=== MATERIAL SHOWN ===

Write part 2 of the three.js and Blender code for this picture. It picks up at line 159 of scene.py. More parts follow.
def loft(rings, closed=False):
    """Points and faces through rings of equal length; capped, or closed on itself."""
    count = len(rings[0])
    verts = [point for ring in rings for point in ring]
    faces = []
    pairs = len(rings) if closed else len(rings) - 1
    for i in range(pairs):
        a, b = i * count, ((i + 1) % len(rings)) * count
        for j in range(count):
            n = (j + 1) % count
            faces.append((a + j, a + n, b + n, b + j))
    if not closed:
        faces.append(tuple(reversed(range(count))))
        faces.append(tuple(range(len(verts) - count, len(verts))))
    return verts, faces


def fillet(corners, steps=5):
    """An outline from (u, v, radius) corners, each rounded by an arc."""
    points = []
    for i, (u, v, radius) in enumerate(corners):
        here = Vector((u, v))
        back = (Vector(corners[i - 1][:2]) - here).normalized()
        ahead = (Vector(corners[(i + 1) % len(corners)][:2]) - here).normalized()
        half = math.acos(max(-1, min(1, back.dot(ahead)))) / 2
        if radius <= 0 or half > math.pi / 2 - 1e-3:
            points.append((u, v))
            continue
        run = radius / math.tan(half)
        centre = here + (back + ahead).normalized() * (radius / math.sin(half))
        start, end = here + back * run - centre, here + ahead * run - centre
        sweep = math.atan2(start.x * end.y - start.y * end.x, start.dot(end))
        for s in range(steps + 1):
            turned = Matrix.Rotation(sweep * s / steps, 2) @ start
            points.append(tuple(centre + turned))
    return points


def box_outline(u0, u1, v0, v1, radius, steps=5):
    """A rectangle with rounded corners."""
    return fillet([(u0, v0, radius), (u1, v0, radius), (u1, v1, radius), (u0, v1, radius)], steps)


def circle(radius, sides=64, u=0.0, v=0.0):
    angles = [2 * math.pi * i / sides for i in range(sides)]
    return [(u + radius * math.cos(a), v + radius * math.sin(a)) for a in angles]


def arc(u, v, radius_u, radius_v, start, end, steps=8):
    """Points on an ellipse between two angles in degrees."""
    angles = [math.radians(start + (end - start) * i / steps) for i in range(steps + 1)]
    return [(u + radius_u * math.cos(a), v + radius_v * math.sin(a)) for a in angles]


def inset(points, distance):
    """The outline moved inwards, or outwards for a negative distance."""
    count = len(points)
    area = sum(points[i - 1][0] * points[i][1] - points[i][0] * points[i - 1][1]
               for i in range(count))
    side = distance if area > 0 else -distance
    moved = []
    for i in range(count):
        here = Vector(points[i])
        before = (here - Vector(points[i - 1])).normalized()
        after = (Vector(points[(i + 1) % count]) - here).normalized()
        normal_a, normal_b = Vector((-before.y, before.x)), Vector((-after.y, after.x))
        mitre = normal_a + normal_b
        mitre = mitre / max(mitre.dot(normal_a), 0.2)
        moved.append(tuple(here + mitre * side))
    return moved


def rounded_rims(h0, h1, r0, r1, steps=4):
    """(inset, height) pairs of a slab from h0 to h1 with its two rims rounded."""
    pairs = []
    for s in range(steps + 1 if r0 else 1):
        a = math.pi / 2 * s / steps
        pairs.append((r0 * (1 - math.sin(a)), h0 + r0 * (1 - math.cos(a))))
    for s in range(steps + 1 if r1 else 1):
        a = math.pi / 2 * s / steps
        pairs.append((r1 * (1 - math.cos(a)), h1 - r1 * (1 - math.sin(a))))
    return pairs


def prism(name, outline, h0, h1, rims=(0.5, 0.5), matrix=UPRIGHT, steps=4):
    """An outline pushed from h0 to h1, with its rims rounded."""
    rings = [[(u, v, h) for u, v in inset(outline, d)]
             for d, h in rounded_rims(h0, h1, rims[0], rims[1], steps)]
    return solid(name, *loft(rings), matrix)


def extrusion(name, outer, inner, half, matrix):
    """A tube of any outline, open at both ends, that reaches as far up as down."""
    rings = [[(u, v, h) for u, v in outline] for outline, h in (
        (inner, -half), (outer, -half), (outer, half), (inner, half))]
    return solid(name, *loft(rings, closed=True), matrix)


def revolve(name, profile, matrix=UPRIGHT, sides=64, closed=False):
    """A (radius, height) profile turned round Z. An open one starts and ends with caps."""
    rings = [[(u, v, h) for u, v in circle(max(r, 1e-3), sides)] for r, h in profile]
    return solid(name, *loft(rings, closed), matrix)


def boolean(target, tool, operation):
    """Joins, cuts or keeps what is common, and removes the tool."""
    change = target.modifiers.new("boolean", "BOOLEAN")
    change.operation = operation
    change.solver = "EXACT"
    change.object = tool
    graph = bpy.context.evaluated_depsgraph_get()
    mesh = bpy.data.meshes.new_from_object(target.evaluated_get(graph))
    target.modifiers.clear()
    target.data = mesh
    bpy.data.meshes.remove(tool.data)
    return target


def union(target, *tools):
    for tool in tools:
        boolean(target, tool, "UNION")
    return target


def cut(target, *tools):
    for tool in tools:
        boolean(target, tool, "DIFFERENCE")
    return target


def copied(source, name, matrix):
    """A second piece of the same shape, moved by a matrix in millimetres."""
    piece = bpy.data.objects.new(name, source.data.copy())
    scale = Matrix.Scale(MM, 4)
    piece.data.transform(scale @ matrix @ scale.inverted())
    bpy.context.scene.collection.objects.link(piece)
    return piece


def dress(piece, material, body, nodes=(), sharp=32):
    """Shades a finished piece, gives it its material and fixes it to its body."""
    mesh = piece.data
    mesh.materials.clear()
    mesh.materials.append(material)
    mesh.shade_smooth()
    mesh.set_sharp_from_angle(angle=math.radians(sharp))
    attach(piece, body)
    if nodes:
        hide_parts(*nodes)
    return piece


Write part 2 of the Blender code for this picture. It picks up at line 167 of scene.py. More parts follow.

===

#### [INSTRUCTIONS TO FOLLOW]
Each entry is to be returned in full, character for character.

#### [EXERCISE RESULT]
Write part 2 of the three.js and Blender code for this picture. It picks up at line 159 of scene.py. More parts follow.
def loft(rings, closed=False):
    """Points and faces through rings of equal length; capped, or closed on itself."""
    count = len(rings[0])
    verts = [point for ring in rings for point in ring]
    faces = []
    pairs = len(rings) if closed else len(rings) - 1
    for i in range(pairs):
        a, b = i * count, ((i + 1) % len(rings)) * count
        for j in range(count):
            n = (j + 1) % count
            faces.append((a + j, a + n, b + n, b + j))
    if not closed:
        faces.append(tuple(reversed(range(count))))
        faces.append(tuple(range(len(verts) - count, len(verts))))
    return verts, faces


def fillet(corners, steps=5):
    """An outline from (u, v, radius) corners, each rounded by an arc."""
    points = []
    for i, (u, v, radius) in enumerate(corners):
        here = Vector((u, v))
        back = (Vector(corners[i - 1][:2]) - here).normalized()
        ahead = (Vector(corners[(i + 1) % len(corners)][:2]) - here).normalized()
        half = math.acos(max(-1, min(1, back.dot(ahead)))) / 2
        if radius <= 0 or half > math.pi / 2 - 1e-3:
            points.append((u, v))
            continue
        run = radius / math.tan(half)
        centre = here + (back + ahead).normalized() * (radius / math.sin(half))
        start, end = here + back * run - centre, here + ahead * run - centre
        sweep = math.atan2(start.x * end.y - start.y * end.x, start.dot(end))
        for s in range(steps + 1):
            turned = Matrix.Rotation(sweep * s / steps, 2) @ start
            points.append(tuple(centre + turned))
    return points


def box_outline(u0, u1, v0, v1, radius, steps=5):
    """A rectangle with rounded corners."""
    return fillet([(u0, v0, radius), (u1, v0, radius), (u1, v1, radius), (u0, v1, radius)], steps)


def circle(radius, sides=64, u=0.0, v=0.0):
    angles = [2 * math.pi * i / sides for i in range(sides)]
    return [(u + radius * math.cos(a), v + radius * math.sin(a)) for a in angles]


def arc(u, v, radius_u, radius_v, start, end, steps=8):
    """Points on an ellipse between two angles in degrees."""
    angles = [math.radians(start + (end - start) * i / steps) for i in range(steps + 1)]
    return [(u + radius_u * math.cos(a), v + radius_v * math.sin(a)) for a in angles]


def inset(points, distance):
    """The outline moved inwards, or outwards for a negative distance."""
    count = len(points)
    area = sum(points[i - 1][0] * points[i][1] - points[i][0] * points[i - 1][1]
               for i in range(count))
    side = distance if area > 0 else -distance
    moved = []
    for i in range(count):
        here = Vector(points[i])
        before = (here - Vector(points[i - 1])).normalized()
        after = (Vector(points[(i + 1) % count]) - here).normalized()
        normal_a, normal_b = Vector((-before.y, before.x)), Vector((-after.y, after.x))
        mitre = normal_a + normal_b
        mitre = mitre / max(mitre.dot(normal_a), 0.2)
        moved.append(tuple(here + mitre * side))
    return moved


def rounded_rims(h0, h1, r0, r1, steps=4):
    """(inset, height) pairs of a slab from h0 to h1 with its two rims rounded."""
    pairs = []
    for s in range(steps + 1 if r0 else 1):
        a = math.pi / 2 * s / steps
        pairs.append((r0 * (1 - math.sin(a)), h0 + r0 * (1 - math.cos(a))))
    for s in range(steps + 1 if r1 else 1):
        a = math.pi / 2 * s / steps
        pairs.append((r1 * (1 - math.cos(a)), h1 - r1 * (1 - math.sin(a))))
    return pairs


def prism(name, outline, h0, h1, rims=(0.5, 0.5), matrix=UPRIGHT, steps=4):
    """An outline pushed from h0 to h1, with its rims rounded."""
    rings = [[(u, v, h) for u, v in inset(outline, d)]
             for d, h in rounded_rims(h0, h1, rims[0], rims[1], steps)]
    return solid(name, *loft(rings), matrix)


def extrusion(name, outer, inner, half, matrix):
    """A tube of any outline, open at both ends, that reaches as far up as down."""
    rings = [[(u, v, h) for u, v in outline] for outline, h in (
        (inner, -half), (outer, -half), (outer, half), (inner, half))]
    return solid(name, *loft(rings, closed=True), matrix)


def revolve(name, profile, matrix=UPRIGHT, sides=64, closed=False):
    """A (radius, height) profile turned round Z. An open one starts and ends with caps."""
    rings = [[(u, v, h) for u, v in circle(max(r, 1e-3), sides)] for r, h in profile]
    return solid(name, *loft(rings, closed), matrix)


def boolean(target, tool, operation):
    """Joins, cuts or keeps what is common, and removes the tool."""
    change = target.modifiers.new("boolean", "BOOLEAN")
    change.operation = operation
    change.solver = "EXACT"
    change.object = tool
    graph = bpy.context.evaluated_depsgraph_get()
    mesh = bpy.data.meshes.new_from_object(target.evaluated_get(graph))
    target.modifiers.clear()
    target.data = mesh
    bpy.data.meshes.remove(tool.data)
    return target


def union(target, *tools):
    for tool in tools:
        boolean(target, tool, "UNION")
    return target


def cut(target, *tools):
    for tool in tools:
        boolean(target, tool, "DIFFERENCE")
    return target


def copied(source, name, matrix):
    """A second piece of the same shape, moved by a matrix in millimetres."""
    piece = bpy.data.objects.new(name, source.data.copy())
    scale = Matrix.Scale(MM, 4)
    piece.data.transform(scale @ matrix @ scale.inverted())
    bpy.context.scene.collection.objects.link(piece)
    return piece


def dress(piece, material, body, nodes=(), sharp=32):
    """Shades a finished piece, gives it its material and fixes it to its body."""
    mesh = piece.data
    mesh.materials.clear()
    mesh.materials.append(material)
    mesh.shade_smooth()
    mesh.set_sharp_from_angle(angle=math.radians(sharp))
    attach(piece, body)
    if nodes:
        hide_parts(*nodes)
    return piece


Write part 2 of the Blender code for this picture. It picks up at line 167 of scene.py. More parts follow.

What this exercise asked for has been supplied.